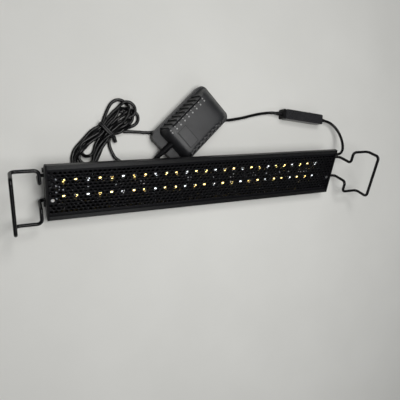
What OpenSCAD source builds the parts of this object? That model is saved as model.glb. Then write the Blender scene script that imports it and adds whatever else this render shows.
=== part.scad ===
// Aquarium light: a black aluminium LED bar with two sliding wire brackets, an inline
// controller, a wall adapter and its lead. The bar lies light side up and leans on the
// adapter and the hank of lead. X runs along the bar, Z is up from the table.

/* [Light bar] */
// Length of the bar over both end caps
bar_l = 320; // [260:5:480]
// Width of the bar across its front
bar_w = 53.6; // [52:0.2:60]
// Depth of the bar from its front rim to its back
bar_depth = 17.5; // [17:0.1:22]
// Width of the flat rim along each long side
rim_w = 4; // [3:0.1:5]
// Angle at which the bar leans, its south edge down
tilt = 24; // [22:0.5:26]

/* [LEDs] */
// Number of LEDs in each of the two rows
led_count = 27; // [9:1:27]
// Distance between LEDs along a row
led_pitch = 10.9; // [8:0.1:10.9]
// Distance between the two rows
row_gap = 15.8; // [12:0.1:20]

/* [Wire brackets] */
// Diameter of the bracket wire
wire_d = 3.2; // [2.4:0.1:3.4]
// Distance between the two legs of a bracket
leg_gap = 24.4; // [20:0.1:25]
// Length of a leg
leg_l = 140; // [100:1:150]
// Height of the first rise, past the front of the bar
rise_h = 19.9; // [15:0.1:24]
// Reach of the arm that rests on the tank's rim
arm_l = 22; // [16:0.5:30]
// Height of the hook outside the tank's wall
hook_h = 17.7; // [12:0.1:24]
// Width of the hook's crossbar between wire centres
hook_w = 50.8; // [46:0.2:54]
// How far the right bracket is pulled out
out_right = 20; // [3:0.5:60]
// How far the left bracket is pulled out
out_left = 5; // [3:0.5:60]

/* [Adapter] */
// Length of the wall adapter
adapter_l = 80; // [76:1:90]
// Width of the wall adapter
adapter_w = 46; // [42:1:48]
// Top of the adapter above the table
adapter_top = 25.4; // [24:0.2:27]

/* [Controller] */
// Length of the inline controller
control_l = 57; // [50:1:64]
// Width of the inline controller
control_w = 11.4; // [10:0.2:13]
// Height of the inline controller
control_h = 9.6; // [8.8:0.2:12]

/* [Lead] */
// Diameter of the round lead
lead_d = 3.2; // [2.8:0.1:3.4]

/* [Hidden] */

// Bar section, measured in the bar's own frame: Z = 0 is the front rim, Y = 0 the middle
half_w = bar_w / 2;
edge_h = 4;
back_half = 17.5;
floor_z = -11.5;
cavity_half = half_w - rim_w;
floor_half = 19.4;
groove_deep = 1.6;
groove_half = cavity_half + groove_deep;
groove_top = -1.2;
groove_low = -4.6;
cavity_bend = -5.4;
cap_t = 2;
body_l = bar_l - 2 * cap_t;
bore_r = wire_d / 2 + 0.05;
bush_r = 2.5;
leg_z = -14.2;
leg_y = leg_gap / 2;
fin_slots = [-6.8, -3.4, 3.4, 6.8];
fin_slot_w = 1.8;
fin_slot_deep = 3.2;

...

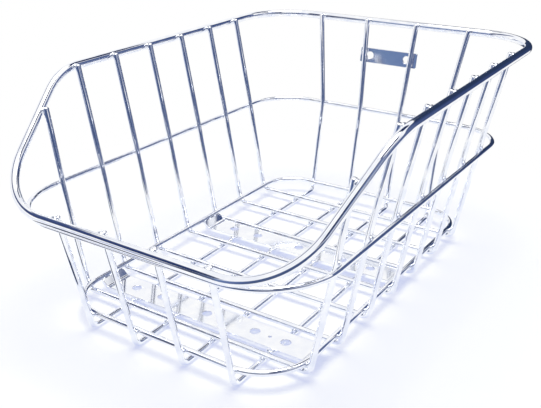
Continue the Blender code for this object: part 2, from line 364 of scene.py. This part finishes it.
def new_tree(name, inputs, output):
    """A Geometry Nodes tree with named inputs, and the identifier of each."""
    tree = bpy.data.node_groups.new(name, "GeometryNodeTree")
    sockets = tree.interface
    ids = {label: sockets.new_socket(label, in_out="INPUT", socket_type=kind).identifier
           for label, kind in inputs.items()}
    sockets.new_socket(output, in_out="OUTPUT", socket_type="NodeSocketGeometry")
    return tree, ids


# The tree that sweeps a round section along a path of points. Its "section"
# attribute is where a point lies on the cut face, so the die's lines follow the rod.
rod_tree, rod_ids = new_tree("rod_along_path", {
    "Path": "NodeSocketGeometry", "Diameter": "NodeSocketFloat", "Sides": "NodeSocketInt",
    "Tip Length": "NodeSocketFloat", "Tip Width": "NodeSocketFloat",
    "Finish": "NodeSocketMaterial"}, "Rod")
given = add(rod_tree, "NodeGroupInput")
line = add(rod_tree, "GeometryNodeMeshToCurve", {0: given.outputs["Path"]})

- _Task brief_
Go through the material above and output exactly the lines from the one containing "What OpenSCAD source" through the one containing "from the table.".

- _Solution to this task_
What OpenSCAD source builds the parts of this object? That model is saved as model.glb. Then write the Blender scene script that imports it and adds whatever else this render shows.
=== part.scad ===
// Aquarium light: a black aluminium LED bar with two sliding wire brackets, an inline
// controller, a wall adapter and its lead. The bar lies light side up and leans on the
// adapter and the hank of lead. X runs along the bar, Z is up from the table.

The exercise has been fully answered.